La longue tradition du fait présidentiel
Richard Ferrand pourra cependant rappeler que la tradition veut qu'un président nomme une personnalité dont il est relativement proche, que ce soit Roland Dumas pour François Mitterrand, Jean-Louis Debré pour Jacques Chirac ou Laurent Fabius pour François Hollande.
L'ex-député aura d'autant plus à faire devant les parlementaires pour les convaincre de sa légitimité que sa seule interview après sa défaite aux législatives avait jeté le trouble. Le sexagénaire avait appelé auprès du Figaro à "changer" "la limitation du mandat présidentiel dans le temps". De quoi y voir la main d'Emmanuel Macron qui avait rapidement pris ses distances.

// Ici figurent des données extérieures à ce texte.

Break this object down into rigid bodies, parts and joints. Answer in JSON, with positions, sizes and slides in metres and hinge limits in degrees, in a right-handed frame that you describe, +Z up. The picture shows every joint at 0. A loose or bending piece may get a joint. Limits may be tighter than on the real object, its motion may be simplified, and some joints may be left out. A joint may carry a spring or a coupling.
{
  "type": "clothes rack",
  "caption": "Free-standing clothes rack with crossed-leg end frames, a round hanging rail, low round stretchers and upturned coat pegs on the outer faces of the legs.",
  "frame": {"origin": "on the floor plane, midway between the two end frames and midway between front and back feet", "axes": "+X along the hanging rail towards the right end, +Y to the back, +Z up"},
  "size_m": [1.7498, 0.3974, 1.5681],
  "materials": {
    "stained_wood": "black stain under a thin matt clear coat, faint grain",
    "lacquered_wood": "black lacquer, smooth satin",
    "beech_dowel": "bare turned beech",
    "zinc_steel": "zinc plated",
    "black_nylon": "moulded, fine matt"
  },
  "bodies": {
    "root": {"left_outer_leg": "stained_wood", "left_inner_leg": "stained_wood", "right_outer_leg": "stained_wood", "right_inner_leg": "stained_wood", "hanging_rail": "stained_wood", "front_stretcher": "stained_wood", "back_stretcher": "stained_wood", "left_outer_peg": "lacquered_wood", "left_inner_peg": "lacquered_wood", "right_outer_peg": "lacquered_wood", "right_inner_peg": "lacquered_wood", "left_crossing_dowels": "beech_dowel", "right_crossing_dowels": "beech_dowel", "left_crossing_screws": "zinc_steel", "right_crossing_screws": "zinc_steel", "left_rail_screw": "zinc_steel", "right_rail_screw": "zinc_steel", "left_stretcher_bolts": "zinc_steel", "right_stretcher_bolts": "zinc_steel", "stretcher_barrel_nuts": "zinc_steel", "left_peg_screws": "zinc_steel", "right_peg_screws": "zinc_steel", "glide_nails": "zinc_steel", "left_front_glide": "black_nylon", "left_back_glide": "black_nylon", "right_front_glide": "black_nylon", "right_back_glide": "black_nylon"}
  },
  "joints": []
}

Si sa nomination est validée par les parlementaires, le nouveau président du Conseil constitutionnel sera d'ailleurs rapidement jugé à l'épreuve des faits.
Une première épreuve
Les Sages devraient se pencher dans les prochaines semaines sur une question prioritaire de constitutionnalité liée à l’inéligibilité d’un élu condamné et à l’exécution provisoire de sa peine qui l'empêche de se présenter à nouveau devant les électeurs, même en cas d'appel.
La réponse sera particulièrement suivie par Marine Le Pen pour qui le Parquet de Paris a requis ce type de peine, laissant planer son absence de la ligne de départ pour la présidentielle en 2027.

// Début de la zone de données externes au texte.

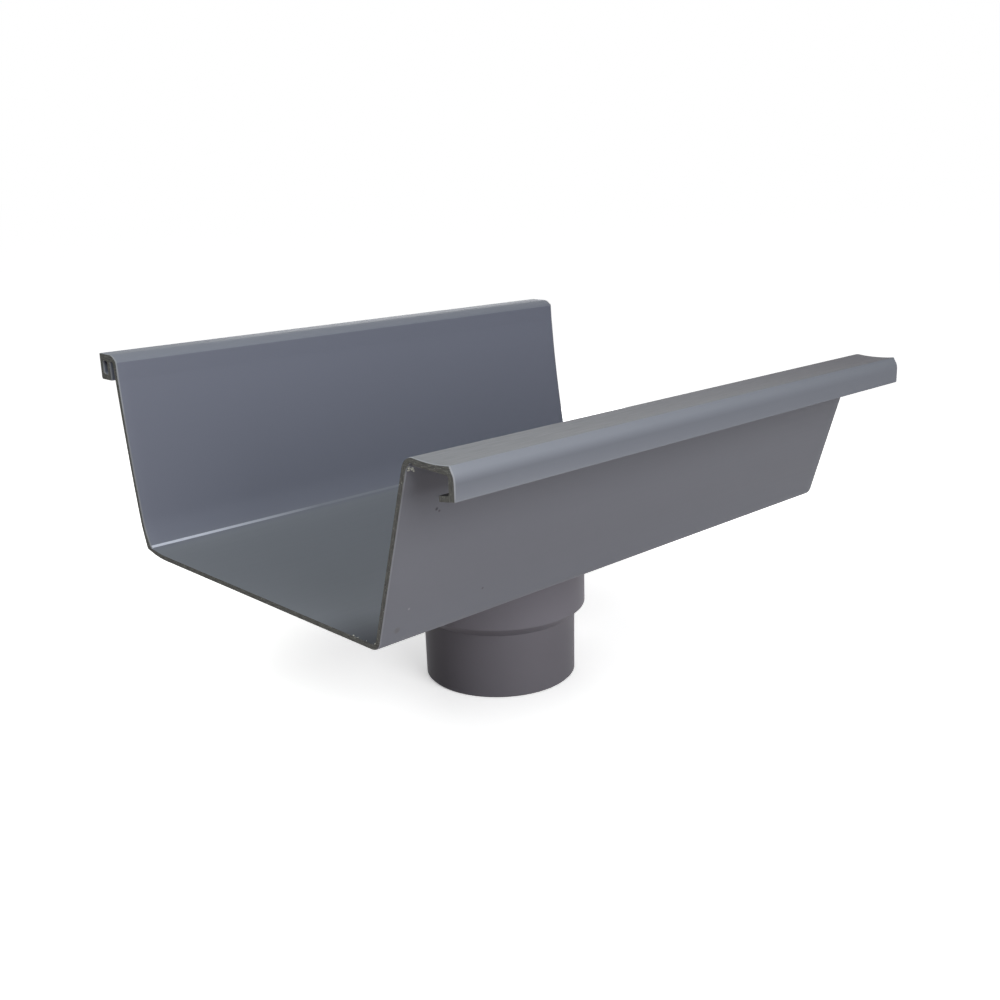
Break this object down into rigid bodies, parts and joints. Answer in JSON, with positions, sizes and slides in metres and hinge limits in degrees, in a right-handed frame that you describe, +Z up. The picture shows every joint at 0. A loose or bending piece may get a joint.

Deux autres personnes devraient bientôt faire leur arrivée au Conseil constitutionnel pour remplacer deux anciens sages qui achèvent leur mandat de 9 ans rue de Montpensier.
La présidente de l'Assemblée nationale Yaël Braun-Pivet pourrait choisir l'ancienne députée Modem et magistrate Laurence Vichnievsky. Son homologue du Sénat Gérard Larcher pourrait de son côté nommer le sénateur Philippe Bas ou le ministre François-Noël Buffet.